Sasu, 48, a Winneba-based fisherman, fears that the industry will no long be viable for future generations.
“I have been fishing here all my life. I learned fishing from my father, and through fishing, I have been able to take care of all my five children,” he said. “I sometimes get scared when I look at how the sea is gradually becoming dry. No matter the efforts we put in our work, we get very little catch or sometimes, nothing at all.”
Losses adding up
The Ministry of Fisheries and Aquaculture Development estimates that the fisheries industry in Ghana employs about 2.9 million people, representing about 10 per cent of the country's population.
According to figures from the Ghana Statistical Service (GSS), the fisheries sector contributed 2.5 and 2.3 per cent to Ghana’s Gross Domestic Product (GDP) in 2009 and 2010 respectively. But that figure has fallen significantly since 2011, with fisheries only accounting for 1.1 of Ghana’s GDP in 2016, according to available statistics.
Professor Wisdom Akpalu, a Natural Resource Economist and President of the African Association of Environmental and Resource Economists (AFAERE), attributes the poor contribution the fisheries sector makes to the national economy to dwindling fish stocks due to IUU fishing methods.
"Because we are depleting the stocks, we are potentially losing money," Prof. Akpalu said, estimating losses between 2012 and 2017 at “over US$200 million.”
Industry players, particularly those in the artisanal sector, have also complained of low catches in recent years.

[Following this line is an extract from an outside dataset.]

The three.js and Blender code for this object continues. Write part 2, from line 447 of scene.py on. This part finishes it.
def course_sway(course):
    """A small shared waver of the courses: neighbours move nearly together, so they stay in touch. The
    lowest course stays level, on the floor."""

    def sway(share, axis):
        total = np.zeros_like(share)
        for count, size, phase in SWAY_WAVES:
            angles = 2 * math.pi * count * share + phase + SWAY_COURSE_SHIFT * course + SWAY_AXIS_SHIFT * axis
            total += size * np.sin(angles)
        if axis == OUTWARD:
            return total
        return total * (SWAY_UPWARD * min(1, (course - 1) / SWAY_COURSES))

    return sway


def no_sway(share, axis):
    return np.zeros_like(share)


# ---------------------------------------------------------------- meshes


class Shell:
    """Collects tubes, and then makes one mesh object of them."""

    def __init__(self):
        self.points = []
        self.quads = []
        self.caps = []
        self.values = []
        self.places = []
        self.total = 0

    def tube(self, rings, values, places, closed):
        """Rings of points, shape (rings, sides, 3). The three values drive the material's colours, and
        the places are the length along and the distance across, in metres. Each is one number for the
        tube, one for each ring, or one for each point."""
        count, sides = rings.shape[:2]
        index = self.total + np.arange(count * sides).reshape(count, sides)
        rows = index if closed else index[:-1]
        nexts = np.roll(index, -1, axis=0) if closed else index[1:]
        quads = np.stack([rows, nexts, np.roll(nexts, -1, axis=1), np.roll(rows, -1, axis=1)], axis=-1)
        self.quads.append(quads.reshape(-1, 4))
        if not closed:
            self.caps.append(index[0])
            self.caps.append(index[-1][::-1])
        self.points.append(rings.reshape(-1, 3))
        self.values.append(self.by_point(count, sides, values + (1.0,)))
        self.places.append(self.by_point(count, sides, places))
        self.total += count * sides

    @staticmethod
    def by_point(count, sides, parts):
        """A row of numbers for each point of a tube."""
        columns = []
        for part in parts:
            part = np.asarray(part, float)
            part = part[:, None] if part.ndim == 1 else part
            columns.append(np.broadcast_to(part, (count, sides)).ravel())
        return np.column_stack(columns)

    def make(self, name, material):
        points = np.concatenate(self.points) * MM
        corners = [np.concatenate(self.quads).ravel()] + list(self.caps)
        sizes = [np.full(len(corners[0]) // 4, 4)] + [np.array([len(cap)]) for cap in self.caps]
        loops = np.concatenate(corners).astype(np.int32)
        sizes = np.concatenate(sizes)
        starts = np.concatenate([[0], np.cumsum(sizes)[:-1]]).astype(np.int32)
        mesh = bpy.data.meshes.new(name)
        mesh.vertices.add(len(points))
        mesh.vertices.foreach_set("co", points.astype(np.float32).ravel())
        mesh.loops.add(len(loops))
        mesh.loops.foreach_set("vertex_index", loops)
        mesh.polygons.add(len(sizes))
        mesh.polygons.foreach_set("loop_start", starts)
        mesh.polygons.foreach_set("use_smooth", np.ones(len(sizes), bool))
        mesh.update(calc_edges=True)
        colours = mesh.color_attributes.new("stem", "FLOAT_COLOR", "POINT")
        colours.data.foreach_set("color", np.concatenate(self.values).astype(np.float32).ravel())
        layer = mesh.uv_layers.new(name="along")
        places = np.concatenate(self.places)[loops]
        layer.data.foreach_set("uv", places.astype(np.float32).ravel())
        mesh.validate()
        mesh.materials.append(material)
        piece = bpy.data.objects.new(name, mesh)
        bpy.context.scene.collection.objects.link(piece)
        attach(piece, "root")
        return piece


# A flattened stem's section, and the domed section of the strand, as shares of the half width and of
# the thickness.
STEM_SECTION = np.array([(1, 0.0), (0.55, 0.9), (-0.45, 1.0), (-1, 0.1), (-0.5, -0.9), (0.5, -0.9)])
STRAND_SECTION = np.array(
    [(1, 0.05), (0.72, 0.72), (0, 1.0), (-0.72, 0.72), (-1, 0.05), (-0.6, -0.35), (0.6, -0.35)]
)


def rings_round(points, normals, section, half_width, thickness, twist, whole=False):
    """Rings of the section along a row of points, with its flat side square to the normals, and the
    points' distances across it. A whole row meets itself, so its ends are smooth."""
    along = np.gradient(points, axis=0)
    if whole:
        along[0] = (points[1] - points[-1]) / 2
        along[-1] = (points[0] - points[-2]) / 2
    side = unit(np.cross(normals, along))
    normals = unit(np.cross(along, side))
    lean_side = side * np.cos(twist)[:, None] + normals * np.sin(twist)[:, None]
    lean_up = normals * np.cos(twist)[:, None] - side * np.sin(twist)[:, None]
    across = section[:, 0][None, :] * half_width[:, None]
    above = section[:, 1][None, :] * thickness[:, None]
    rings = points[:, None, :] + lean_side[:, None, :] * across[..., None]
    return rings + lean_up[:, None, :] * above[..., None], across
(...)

According to the Food and Agriculture Organization (FAO), Ghana’s production from marine fisheries has been declining since 1999, from almost 420,000 tonnes that year to 202,000 tonnes in 2014. One of the reasons for the decline, the FAO says, is overexploitation of marine stocks by industrial fishing fleets. Many of these industrial fleets, often illegally, target areas that are otherwise reserved for small-scale fishers and their communities.